Since 1981, the spiritual leader of Eckankar has been Harold Klemp. Klemp will be in Chanhassen for the Eckankar seminar, at the Temple of ECK. The public is welcome to attend this seminar.

According to the beliefs of Eckankar, the soul is eternal and we are sent to earth to gain experience to go back to God. Eckankar teaches simple spiritual exercises to experience the light and sound of God. These exercises help the follower to move into greater states of consciousness. A spiritual exercise that Dorcus does is sing or say the word Hu, an ancient name for God.

"We sing Hu to feed ourselves. I feed my soul when I sing Hu," Dorcus said.

Dorcus sings Hu for 20 minutes every morning and 20 minutes at night. He says he does it often, even quietly while he is speaking to others. Dorcus said that he has become more spiritual because of chanting and he is more sensitive to others. He sees himself in others and says we are all the same, we are souls.
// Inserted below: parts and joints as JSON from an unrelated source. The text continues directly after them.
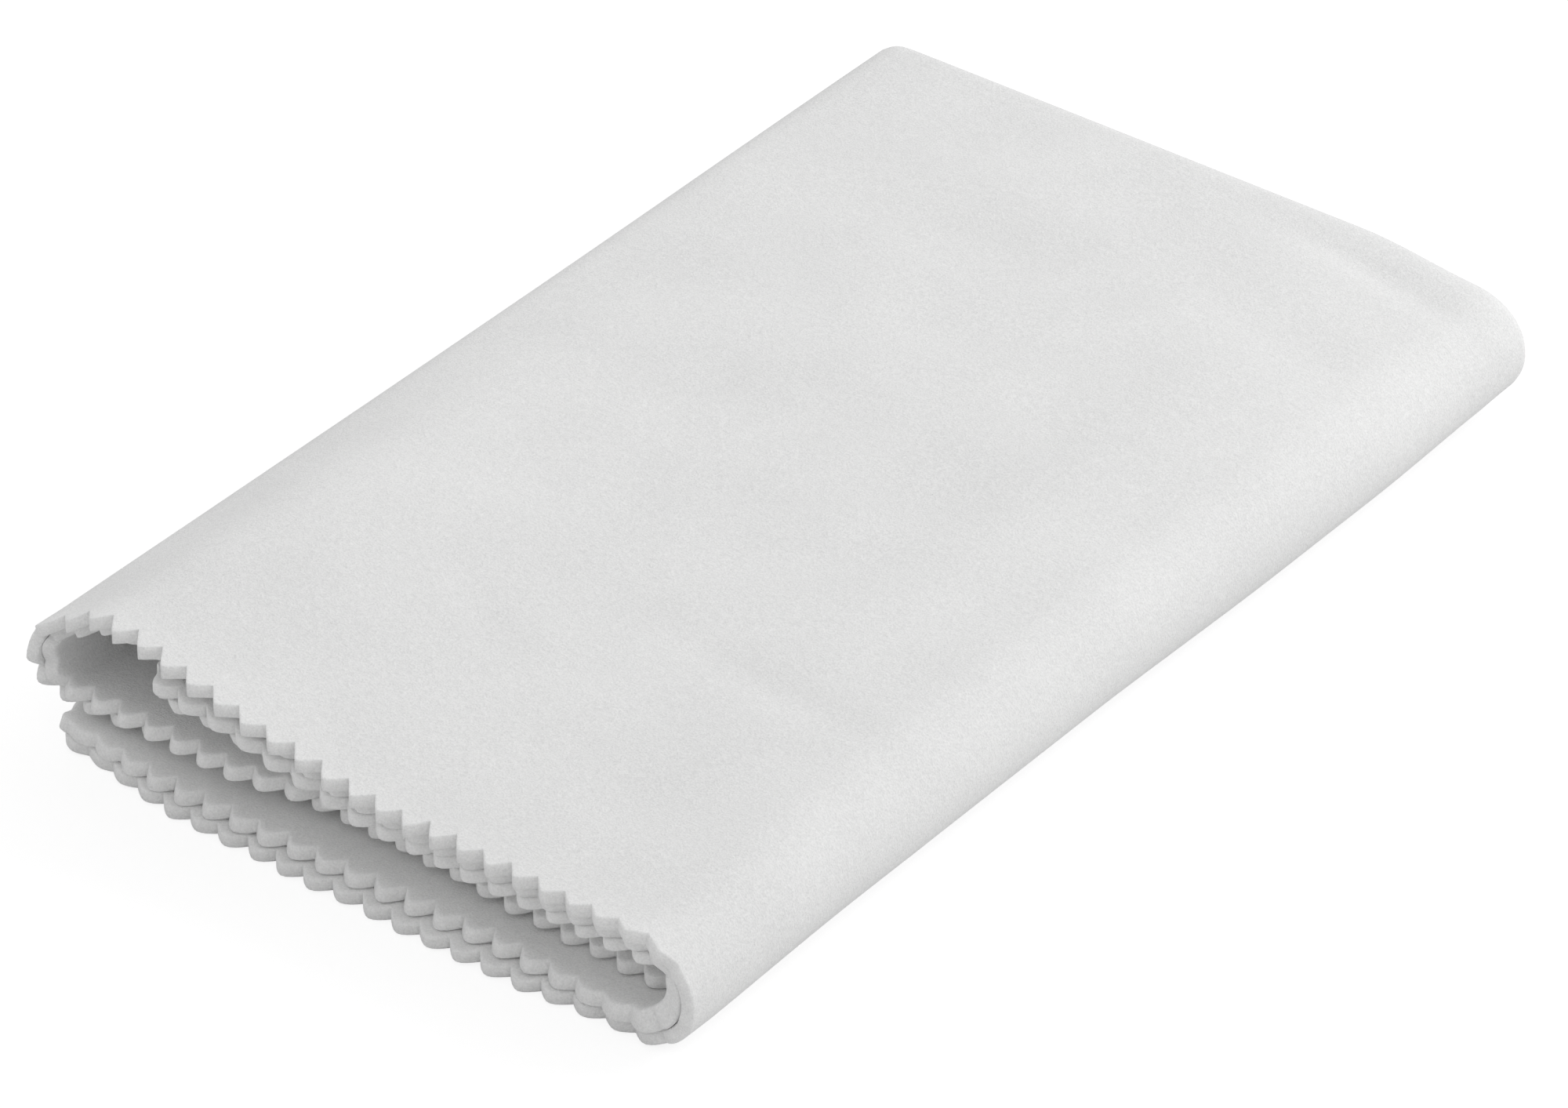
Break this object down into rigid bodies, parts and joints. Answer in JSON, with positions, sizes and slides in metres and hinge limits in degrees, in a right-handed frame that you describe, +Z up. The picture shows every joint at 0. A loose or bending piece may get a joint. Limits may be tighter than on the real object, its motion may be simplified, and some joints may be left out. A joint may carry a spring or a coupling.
{
  "type": "silver polishing cloth",
  "caption": "Soft brushed cotton polishing cloth with pinked ends, folded in half and rolled flat into a soft rectangular bundle.",
  "frame": {"origin": "centre of the folded cloth's footprint, on the surface that it lies on", "axes": "+Z up, away from the surface it lies on; +Y along the folded length, from the pinked ends to the far fold; +X across the folded width, towards the thick outer fold"},
  "size_m": [0.0918, 0.154, 0.0216],
  "materials": {
    "brushed_cotton": "soft napped off-white cotton"
  },
  "bodies": {
    "root": {"polishing_cloth": "brushed_cotton"}
  },
  "joints": []
}
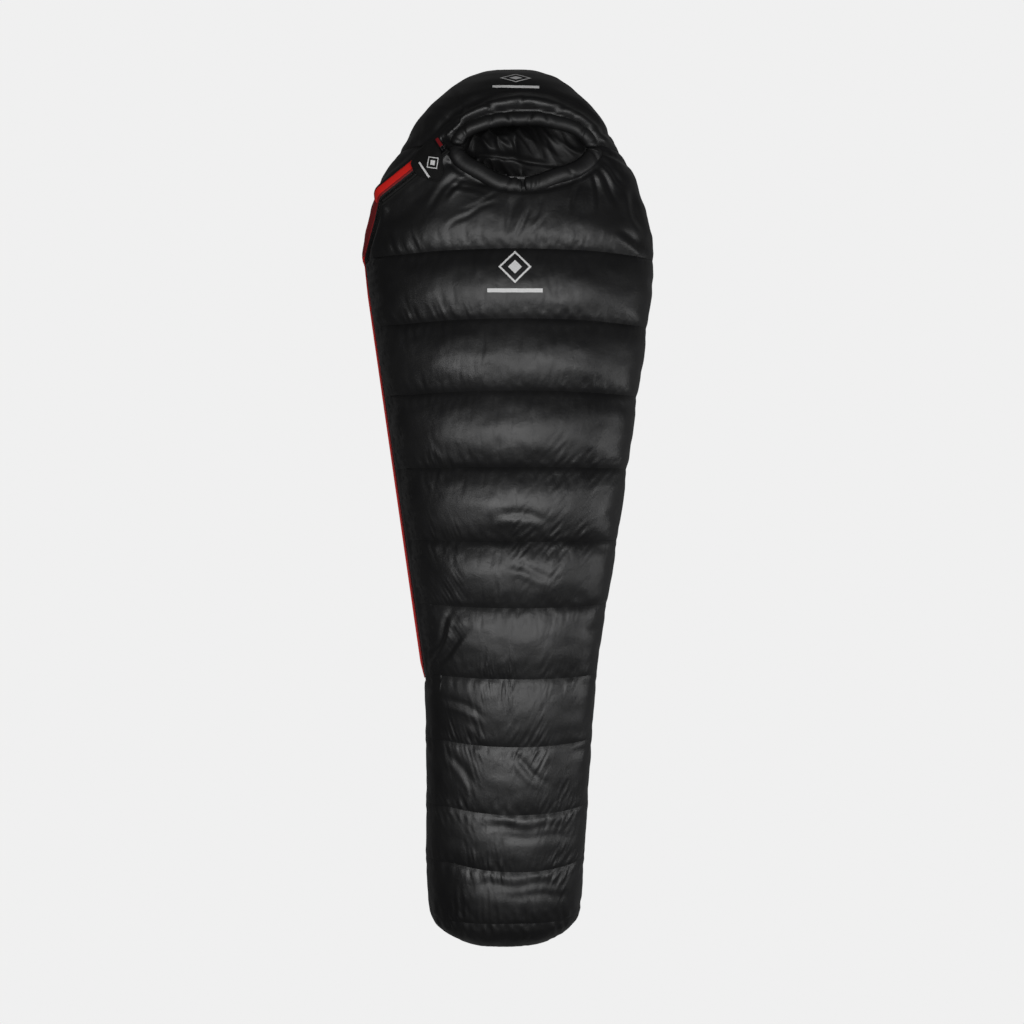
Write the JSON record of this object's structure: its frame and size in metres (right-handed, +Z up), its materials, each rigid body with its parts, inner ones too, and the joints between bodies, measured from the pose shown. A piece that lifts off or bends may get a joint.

"I pray for help and surround my problems with my spiritual teacher, I don't see the Living Master often, but I feel God every second of my life. When we feel the inner state, then we can feel the outer state," Dorcus said.

He described that because he is aware of his inner feelings, he is more aware of his outer experiences. For example a voice told him over and over one day he would have a quiz in his micro-economic class. He didn't want to believe the voice, and he even argued with it. Sure enough he had a quiz, but because he had listened to his inner voice, he had glanced at his notes and he passed the quiz.